Write out all the material exactly. Leave nothing out.

DATASET CONTENT —
· · ·
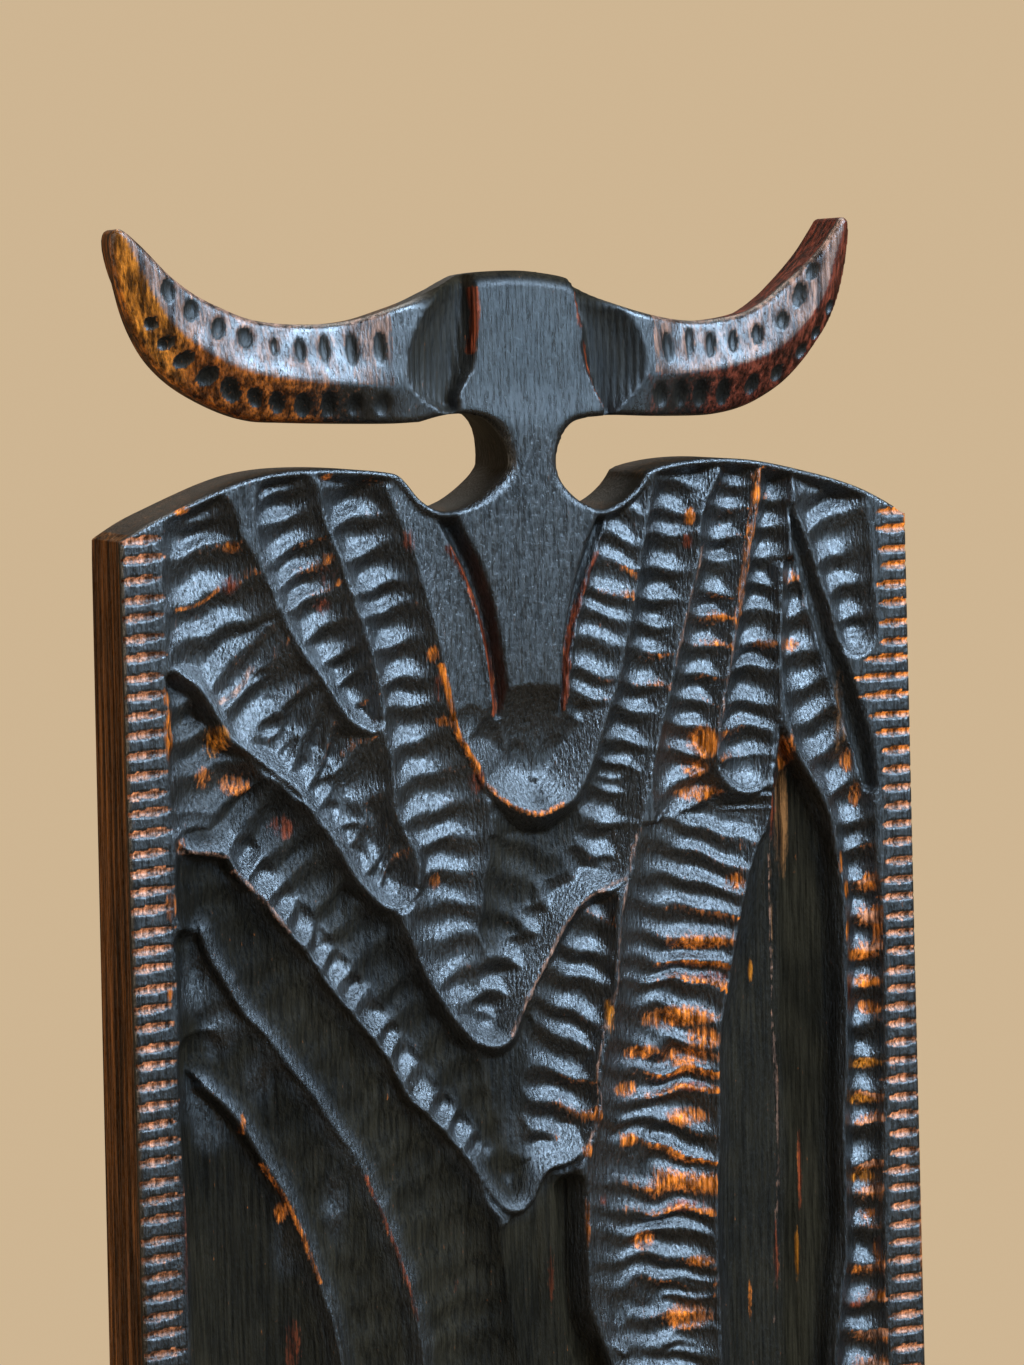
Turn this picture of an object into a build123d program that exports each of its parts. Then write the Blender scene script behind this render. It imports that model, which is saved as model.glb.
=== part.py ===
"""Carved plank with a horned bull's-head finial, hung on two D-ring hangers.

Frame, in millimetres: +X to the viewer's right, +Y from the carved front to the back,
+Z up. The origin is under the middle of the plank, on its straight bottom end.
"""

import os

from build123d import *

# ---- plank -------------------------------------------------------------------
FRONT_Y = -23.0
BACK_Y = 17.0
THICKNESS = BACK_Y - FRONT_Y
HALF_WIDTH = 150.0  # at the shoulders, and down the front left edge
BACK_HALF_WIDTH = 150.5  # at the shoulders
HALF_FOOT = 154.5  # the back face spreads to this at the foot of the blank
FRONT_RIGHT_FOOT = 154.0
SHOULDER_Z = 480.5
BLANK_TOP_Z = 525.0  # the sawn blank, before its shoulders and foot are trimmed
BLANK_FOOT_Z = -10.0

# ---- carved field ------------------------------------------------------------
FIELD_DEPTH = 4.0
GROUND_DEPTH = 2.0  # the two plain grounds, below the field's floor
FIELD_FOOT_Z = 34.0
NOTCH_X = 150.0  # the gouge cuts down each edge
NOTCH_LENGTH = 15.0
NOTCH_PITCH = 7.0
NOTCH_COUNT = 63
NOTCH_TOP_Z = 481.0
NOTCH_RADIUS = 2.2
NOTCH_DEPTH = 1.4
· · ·
FULL OUTPUT —
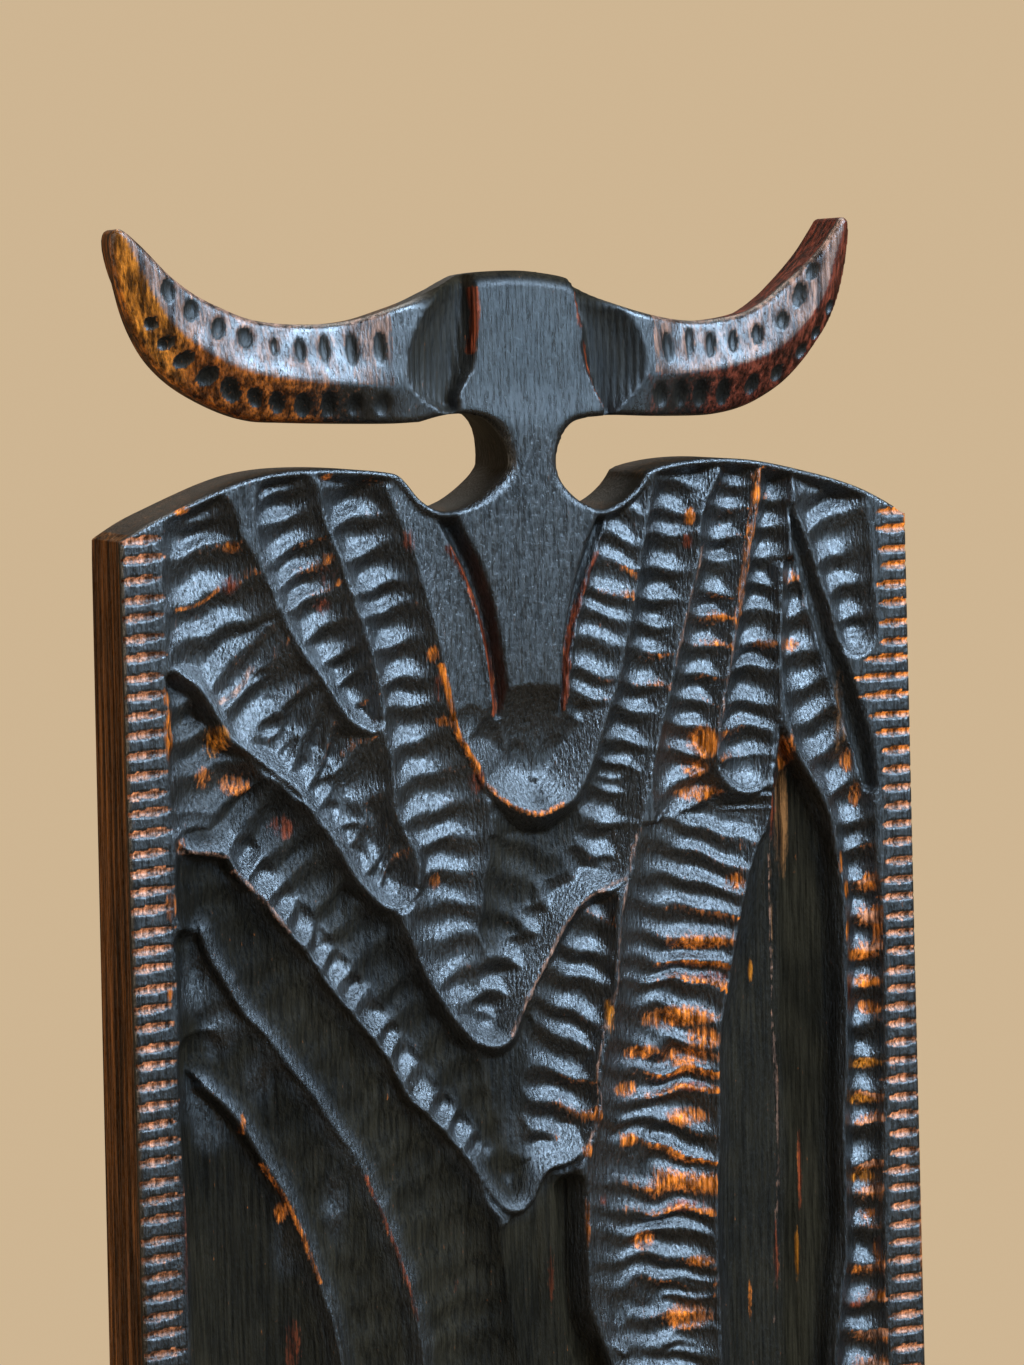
Turn this picture of an object into a build123d program that exports each of its parts. Then write the Blender scene script behind this render. It imports that model, which is saved as model.glb.
=== part.py ===
"""Carved plank with a horned bull's-head finial, hung on two D-ring hangers.

Frame, in millimetres: +X to the viewer's right, +Y from the carved front to the back,
+Z up. The origin is under the middle of the plank, on its straight bottom end.
"""

import os

from build123d import *

# ---- plank -------------------------------------------------------------------
FRONT_Y = -23.0
BACK_Y = 17.0
THICKNESS = BACK_Y - FRONT_Y
HALF_WIDTH = 150.0  # at the shoulders, and down the front left edge
BACK_HALF_WIDTH = 150.5  # at the shoulders
HALF_FOOT = 154.5  # the back face spreads to this at the foot of the blank
FRONT_RIGHT_FOOT = 154.0
SHOULDER_Z = 480.5
BLANK_TOP_Z = 525.0  # the sawn blank, before its shoulders and foot are trimmed
BLANK_FOOT_Z = -10.0

# ---- carved field ------------------------------------------------------------
FIELD_DEPTH = 4.0
GROUND_DEPTH = 2.0  # the two plain grounds, below the field's floor
FIELD_FOOT_Z = 34.0
NOTCH_X = 150.0  # the gouge cuts down each edge
NOTCH_LENGTH = 15.0
NOTCH_PITCH = 7.0
NOTCH_COUNT = 63
NOTCH_TOP_Z = 481.0
NOTCH_RADIUS = 2.2
NOTCH_DEPTH = 1.4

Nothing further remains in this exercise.